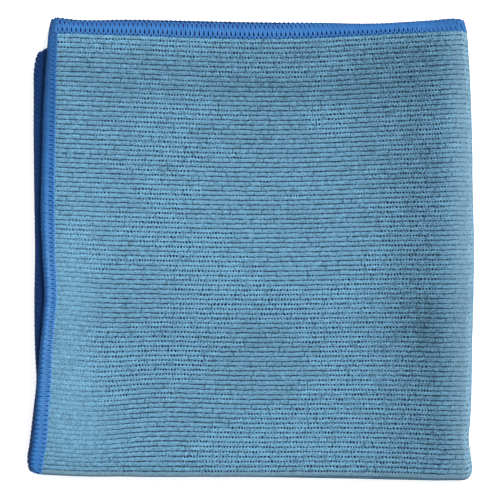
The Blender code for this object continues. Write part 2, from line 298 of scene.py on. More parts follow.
# Where the grooves are thin and faint
FAINT_PATCHES = table(
    BELLS,
    (-62, 76, 45, 24, 0.2),
    (-76, 2, 22, 28, 0.2),
    (-84, -42, 10, 30, 0.8),
    (-78, -84, 16, 14, 0.7),
    (103, 0, 8, 120, 1.1),
)

# Painted light and shade on the top layer: patches painted lighter or darker in place of the shading of its
# slopes
PAINTED_SHADING_PATCHES = table(
    BELLS,
    (-84, -50, 14, 48, 0.05),
    (-87, -14, 9, 22, 0.04),
    (74, 20, 12, 90, -0.28),
    (79, -45, 12, 45, -0.12),
    (95.5, 62, 6, 45, 0.24),
    (94.5, -42, 6, 45, 0.12),
    (-10, 64, 65, 18, -0.09),
    (25, -41, 75, 16, -0.13),
    (30, 92, 75, 14, -0.22),
    (60, 60, 30, 30, -0.08),
    (55, -84, 26, 14, -0.12),
    (0, -94, 110, 9, -0.10),
)

# Painted sheen: the knit is painted pale and greyish by the left hem and on the rounds beside the two folds,
# over runs in X, across the sheet, and from the upper pair of layers to the lower one
PAINTED_SHEEN_PATCHES = table(
    BELLS,
    (-84, -50, 14, 48, 0.1),
)
SHEEN_RUN_X = (86.0, 98.0)
SHEEN_RUN_ACROSS = (204.6, 205.4)
SHEEN_RUN_DOWN = (0.9, 0.6)

# Painted shade along the folds: runs of the two turns' angles over which the knit is painted darker towards
# the outermost line of the fold, and how dark the second fold's painted line is beside the first one's
FIRST_FOLD_SHADE_RUN = (0.45, 0.95)
SECOND_FOLD_SHADE_RUN = (0.7, 1.2)
SECOND_FOLD_SHADE_SHARE = 0.4

# Overlock: stitch length, and the way of its threads over the hem. A place across the hem is counted in
# mm from the outermost line of the edge, positive over the face side and negative over the reverse.
STITCH_LENGTH = 2.12
STEPS_PER_STITCH = 18
THREAD_SIDES = 6
LIP_RADIUS = 1.50
THREAD_CENTRE_HEIGHT = 0.74
THREAD_INSET = 0.20
LIP_ARC = 1.65
COVER_TO = 6.85
UNDER_FROM = -6.45
NEEDLE_AT = 7.05

# A strand at these places across the hem: its width as a share of the thread's, where its loops lie closed
# and where they are open, and half its height. It merges with its neighbours in the middle of the hem.
STRAND_PLACES = (1.1, 1.9, 2.6, 3.3, 4.2, 4.9, 5.9, 6.4)
CLOSED_WIDTHS = (1.60, 1.80, 1.80, 1.70, 1.50, 1.15, 0.95, 1.10)
OPEN_WIDTHS = (0.76, 0.74, 0.78, 1.50, 1.22, 0.74, 0.74, 0.80)
STRAND_HALF_HEIGHTS = (0.20, 0.15, 0.13, 0.11, 0.13, 0.20, 0.25, 0.22)
CLOSED_FLATNESS = 0.75

# The cover thread's tones, painted light and shade over the hem's roll, at these places across a hem
TONE_PLACES = (0.6, 1.3, 2.2, 2.6, 3.4, 4.0)
TONE_COLUMNS = ("edge", "outer", "outer", "crest", "crest", "inner")

# A hem by its run from its start: how far the cover thread's loops spread, its tones, the tones of the under
# thread and of the needle thread, how open the loops lie on its outer and its inner half, and the place
# across the hem where the cover thread and the under thread turn by the edge. The tones are painted light
# and shade: under 1 painted shade, over 1 a painted highlight.
HEM_COLUMNS = "run spread edge outer crest inner under needle outer_open inner_open turn"
LEFT_HEM = table(
    HEM_COLUMNS,
    (0, 0.16, 0.4, 0.42, 0.52, 0.65, 1, 0.7, 0, 0.3, -1.8),
    (32, 0.2, 0.42, 0.45, 0.62, 0.78, 1, 0.95, 0, 0.8, -1.8),
    (70, 0.2, 0.6, 0.62, 1.1, 0.98, 1, 1.4, 0, 0.75, -1.8),
    (111, 0.2, 0.7, 0.66, 1.55, 1.15, 1, 1.5, 0.1, 0.65, -1.8),
    (152, 0.15, 0.5, 0.62, 1.35, 1.2, 1, 1.5, 0, 0.55, -1.8),
    (184, 0.06, 0.12, 0.5, 1.18, 1.18, 0.55, 1.4, 0, 0.4, -1.8),
    (205, 0.08, 0.12, 0.46, 1.05, 1.05, 0.5, 1.15, 0, 0.3, -1.8),
    (300, 0.08, 0.12, 0.46, 1.05, 1.05, 0.44, 1, 0, 0.25, -1.8),
    (340, 0.08, 0.15, 0.46, 1.05, 1.05, 0.66, 1, 0, 0.25, -1.8),
    (366, 0.08, 0.16, 0.46, 1.05, 1.05, 0.74, 1, 0, 0.25, -1.8),
    (395, 0.08, 0.12, 0.46, 1.05, 1.05, 0.52, 1, 0, 0.25, -1.8),
)
BACK_HEM = table(
    HEM_COLUMNS,
    (0, 0.215, 0.6, 1.08, 0.98, 1.12, 1.1, 0.8, 1, 1, 1.3),
    (110, 0.215, 0.6, 1, 0.98, 1.1, 1.1, 0.8, 1, 1, 1.3),
    (140, 0.215, 0.42, 0.82, 0.94, 1.02, 0.9, 0.8, 0.3, 1.15, 0.2),
    (170, 0.215, 0.42, 0.8, 0.94, 1, 0.9, 0.8, 0.2, 1.15, -0.4),
    (179, 0.14, 0.42, 0.8, 0.94, 1, 0.9, 0.8, 0.2, 0.3, -0.6),
    (184, 0.04, 0.36, 0.66, 0.8, 0.84, 0.9, 0.8, 0, 0, -0.9),
)
PLAIN_HEM = table(
    HEM_COLUMNS,
    (0, 0.14, 1, 1, 1, 1, 1, 0.8, 0.2, 0.2, 1.2),
)

# How the threads of a hem lie: how far the under thread's loops spread, how far the hem's outer part lies
# lower than its crest, its rows, and half the needle thread's width and the depth of its dips
HemLook = namedtuple("HemLook", "under_spread dip rows needle_half_width needle_dip")
LEFT_LOOK = HemLook(0.12, 0.20, LEFT_HEM, 0.40, 0.06)
BACK_LOOK = HemLook(-0.10, 0.05, BACK_HEM, 0.26, 0.32)
PLAIN_LOOK = HemLook(0.14, 0.05, PLAIN_HEM, 0.26, 0.32)
CORNER_CLEARANCE = 5.2


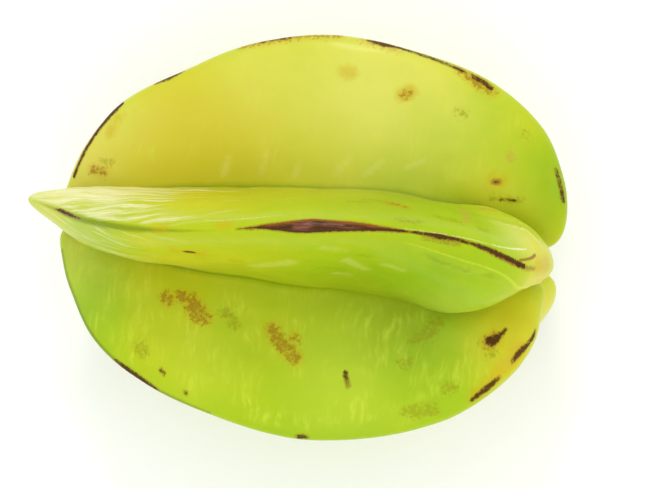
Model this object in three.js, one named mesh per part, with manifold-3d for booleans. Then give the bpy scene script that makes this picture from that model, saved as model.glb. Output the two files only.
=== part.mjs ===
// A star fruit lying on two of its five ribs, as one solid body of flesh and skin.
// Units are millimetres. +Z is up and +X points to the stem end of the fruit.
//
// Each rib has a crest line and each valley has a groove line. All ten lines run from the bottom
// of the stem pit to the blossom end through the same stations. At every step along the fruit the
// section hangs between them: a flat-topped curve that leaves a crest level, swells over the flank
// and runs level into the groove.
import * as THREE from "three";
import { mergeVertices } from "three/addons/utils/BufferGeometryUtils.js";
import Module from "manifold-3d";

const RIB_COUNT = 5;
const RIB_ANGLE = (2 * Math.PI) / RIB_COUNT;
const STEPS_ALONG = 50;
const STEPS_PER_FLANK = 10;

// Turn of the lying fruit: the stem end lifts until the weight stands over the two spots that the
// fruit lies on.
const REST_PITCH = THREE.MathUtils.degToRad(-3.4);
// The two lower crests are pressed flat this deep where they touch the ground.
const PRESSED_DEPTH = 0.4;
const GROUND_SIZE = 300;

// The even star, from the stem pit to the blossom end. Columns: x and radius of a crest, x and
// radius of a groove, level run beside a crest, level run beside a groove, swell of a flank.
const STATIONS = [
  [39.6, 0.0, 39.6, 0.0, 0.0, 0.0, 0.0],
  [39.9, 2.2, 39.7, 2.2, 0.5, 0.4, 0.0],
  [44.6, 3.5, 38.8, 4.8, 1.0, 0.5, 0.8],
  [49.6, 5.8, 37.0, 7.6, 2.2, 0.7, 2.0],
  [51.2, 10.5, 34.8, 10.4, 3.6, 0.9, 3.0],
  [50.2, 17.5, 31.6, 13.0, 4.2, 1.1, 3.6],
  [45.0, 27.2, 26.6, 15.4, 4.2, 1.3, 3.6],
  [34.0, 35.3, 19.4, 16.8, 4.0, 1.4, 3.2],
  [18.8, 39.8, 10.6, 17.2, 3.8, 1.5, 3.0],
  [3.0, 41.6, 1.2, 16.8, 3.6, 1.5, 2.8],
  [-13.0, 38.8, -9.0, 15.4, 3.4, 1.4, 2.8],
  [-27.0, 32.8, -19.6, 13.2, 3.1, 1.3, 2.6],
  [-38.4, 25.2, -29.4, 10.6, 2.8, 1.1, 2.2],
  [-45.4, 15.6, -37.0, 8.0, 2.4, 0.9, 1.6],
  [-48.6, 8.0, -41.8, 5.6, 1.7, 0.7, 0.9],
  [-49.4, 3.4, -44.8, 2.9, 0.9, 0.5, 0.3],
  [-47.0, 0.0, -47.0, 0.0, 0.0, 0.0, 0.0],
];

// How each grown rib strays from the even star. The ribs stand round +X from the top towards +Y.
// crest: [station, shift along X, shift outwards, shift sideways towards the next rib]
// flank: [station, extra swell towards the next rib, extra swell towards the previous rib,
//         extra level run beside the crest]
const RIBS = [
  // The top rib wanders from side to side and ends in a long beak at the blossom end. Near the
  // stem end it swells low on one side, and its last stretch is a keel set off from that swelling.
  {
    crest: [
      [2, -0.4, 0, -1.0],
      [3, -1.0, -0.4, -1.3],
      [4, -1.0, -0.6, -1.5],
      [5, -0.8, 0, -2.1],
      [6, 0, 0, -2.8],
      [7, 0, 0, -0.3],
      [8, 0, 0, 0.2],
      [9, 0, 0, -1.0],
      [10, 0, 0, -2.6],
      [11, 0, 0, -3.0],
      [12, 0, 0, -1.9],
      [13, -1.2, 0, 0.1],
      [14, -6.4, 0, 2.4],
      [15, -4.5, 1.2, 2.0],
    ],
    flank: [
      [3, 2.0, -0.6, 0.3],
      [4, 3.0, -5.0, 0.9],
      [5, 4.0, -1.5, 0.8],
      [6, 3.0, 6.8, 0],
      [7, 0, 4.0, 0],
      [11, 1.5, 2.0, 0],
      [12, 4.0, 4.5, 0],
      [13, 5.0, 4.2, 0.8],
      [14, 3.2, 1.4, 0.4],
      [15, 1.4, 0.2, 0.2],
    ],
  },
  {
    crest: [
      [1, 1.4, -0.3, 0],
      [2, 3.2, -1.0, 0],
      [3, 1.2, -0.6, 0],
      [4, 0.4, 0, 0],
      [10, 0, -0.4, 0],
      [11, 0, -1.2, 0],
      [12, 0, -0.6, 0],
    ],
    flank: [],
  },
  // The two ribs that the fruit lies on.
  {
    crest: [
      [3, -3.5, 0, 0.6],
      [4, -3.5, 0, 1.0],
      [5, -3.0, 0, 1.2],
      [6, -2.0, 0, 0.8],
      [7, -0.5, 0, 0],
      [10, 0, -0.4, -0.8],
      [11, 0, 0, -1.2],
      [12, 0, 0.4, -0.8],
    ],
    flank: [[6, 1.0, 0, 0]],
  },
  {
    crest: [
      [4, -0.8, 0, 0],
      [5, -1.8, 0, -0.4],
      [6, -1.5, -1.0, -0.6],
      [11, 0, -0.6, 0.8],
      [12, 0, -0.4, 1.2],
      [13, 0, 0, 0.8],
    ],
    flank: [[11, 0, 1.0, 0]],
  },
  {
    crest: [
      [3, -1.2, 0, 0],
      [4, -2.8, 0, 0],
      [5, -2.5, -0.4, 0],
      [6, -1.8, -1.8, 0],
      [7, -0.5, -1.2, 0],
      [10, 0, -0.2, 0],
      [11, 0, 0.8, 0],
      [12, 0, 0.8, 0],
    ],
    flank: [],
  },
];

// How each groove strays: [station, shift along X, shift outwards, turn in degrees towards the
// next rib]. A groove follows the rib of the same number.
const GROOVES = [
  [
    [3, 0, 0.8, 4],
    [4, 0, 1.2, 4],
    [5, 0, 1.0, 3],
    [8, 0, -0.6, 0],
    [9, 0, -1.0, 0],
    [10, 0, -0.6, 0],
    [12, 0, 0.6, 0],
    [13, 0, 0.8, 0],
    [14, 0, 0.6, 0],
  ],
  [],
  [],
  [],
  [
    [2, 0, 1.0, -8],
    [3, 0, 2.4, -10],
    [4, 0, 3.0, -12],
    [5, 0, 3.0, -11],
    [6, 0, 2.0, -7],
    [7, 0, 0.6, -3],
    [9, 0, 0.6, 0],
    [10, 0, 0.6, 0],
    [11, 0, 1.2, -2],
    [12, 0, 1.4, -3],
    [13, 0, 1.2, -3],
    [14, 0, 0.8, -3],
  ],
];

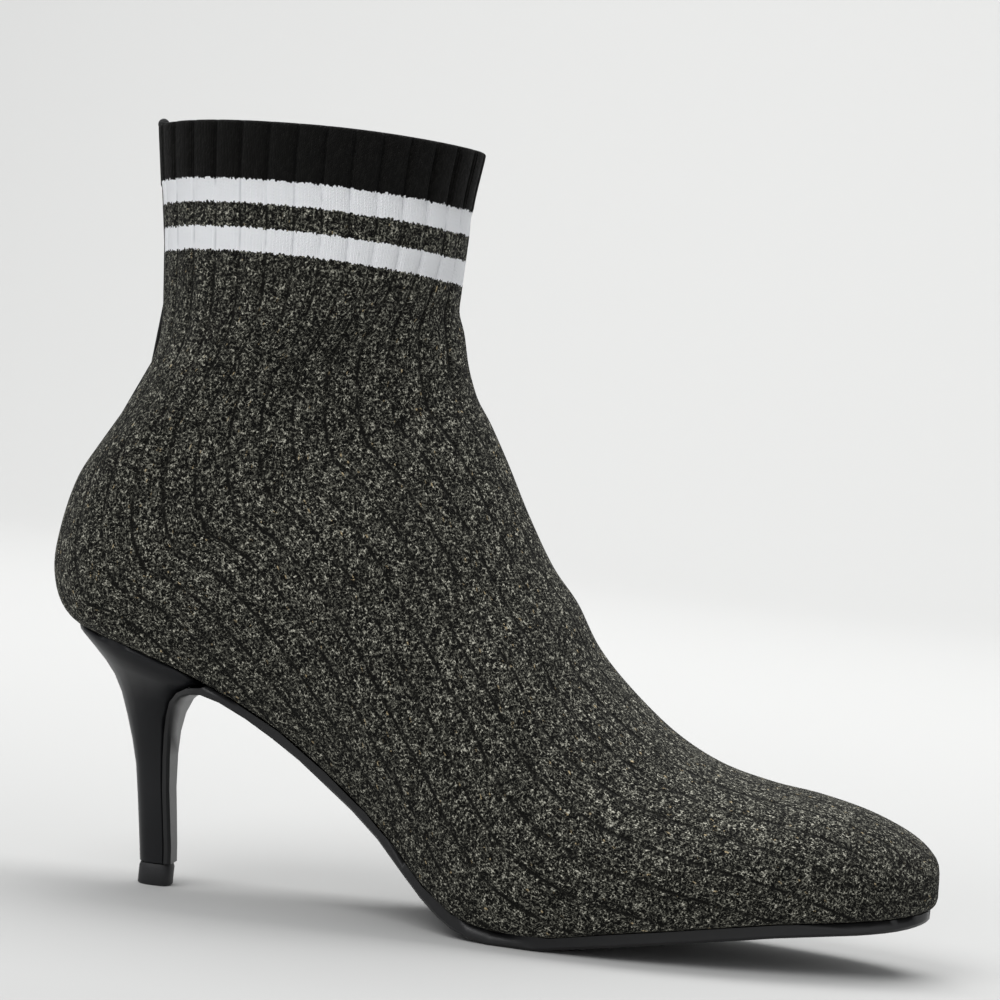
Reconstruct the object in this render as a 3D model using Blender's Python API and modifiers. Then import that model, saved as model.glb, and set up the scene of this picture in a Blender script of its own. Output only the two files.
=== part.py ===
"""Right sweater boot: a knitted sock boot on a slim heel, in metres, +Z up, toe towards +X.

The upper is one knitted tube with a real wall. Its sections fan round the instep, from upright at
the toe to level at the collar. Sole, heel and insole are fitted to the same sections.
"""

import math

import bmesh
import bpy
import numpy as np
from mathutils import Vector

NAME = "sweater_boot"

# Driving sizes of the last and the leg
LENGTH = 0.240  # back of the heel to the toe
HEEL_HEIGHT = 0.066  # floor to the back of the seat
SHAFT_HEIGHT = 0.1325  # seat to the collar at the back
TOE_SPRING = 0.0124  # rise of the sole under the toes
BALL_WIDTH = 0.078
HEEL_WIDTH = 0.058
COLLAR_WIDTH = 0.064
INSTEP_HEIGHT = 0.0765  # sole to instep, along the section through the waist
HEEL_TO_INSTEP = 0.123  # back of the heel to the instep, along its section
COLLAR_LENGTH = 0.085  # front to back

# Walls, plates and clearances
WALL = 0.0018
GAP = 0.0003
SOLE_THICKNESS = 0.0022
WAIST_THICKNESS = 0.0015
FLAP_THICKNESS = 0.0018
INSOLE_THICKNESS = 0.0015
SOLE_CHAMFER = 0.0008
SOLE_SHARE = 0.94  # sole outline within the feather edge of the upper
SOLE_SHORT = 0.0016  # how far the toe overhangs the sole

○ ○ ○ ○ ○

Using the records above, please retype only the run of lines from the line holding "Reconstruct the object" through the last line, both ends included.

Reconstruct the object in this render as a 3D model using Blender's Python API and modifiers. Then import that model, saved as model.glb, and set up the scene of this picture in a Blender script of its own. Output only the two files.
=== part.py ===
"""Right sweater boot: a knitted sock boot on a slim heel, in metres, +Z up, toe towards +X.

The upper is one knitted tube with a real wall. Its sections fan round the instep, from upright at
the toe to level at the collar. Sole, heel and insole are fitted to the same sections.
"""

import math

import bmesh
import bpy
import numpy as np
from mathutils import Vector

NAME = "sweater_boot"

# Driving sizes of the last and the leg
LENGTH = 0.240  # back of the heel to the toe
HEEL_HEIGHT = 0.066  # floor to the back of the seat
SHAFT_HEIGHT = 0.1325  # seat to the collar at the back
TOE_SPRING = 0.0124  # rise of the sole under the toes
BALL_WIDTH = 0.078
HEEL_WIDTH = 0.058
COLLAR_WIDTH = 0.064
INSTEP_HEIGHT = 0.0765  # sole to instep, along the section through the waist
HEEL_TO_INSTEP = 0.123  # back of the heel to the instep, along its section
COLLAR_LENGTH = 0.085  # front to back

# Walls, plates and clearances
WALL = 0.0018
GAP = 0.0003
SOLE_THICKNESS = 0.0022
WAIST_THICKNESS = 0.0015
FLAP_THICKNESS = 0.0018
INSOLE_THICKNESS = 0.0015
SOLE_CHAMFER = 0.0008
SOLE_SHARE = 0.94  # sole outline within the feather edge of the upper
SOLE_SHORT = 0.0016  # how far the toe overhangs the sole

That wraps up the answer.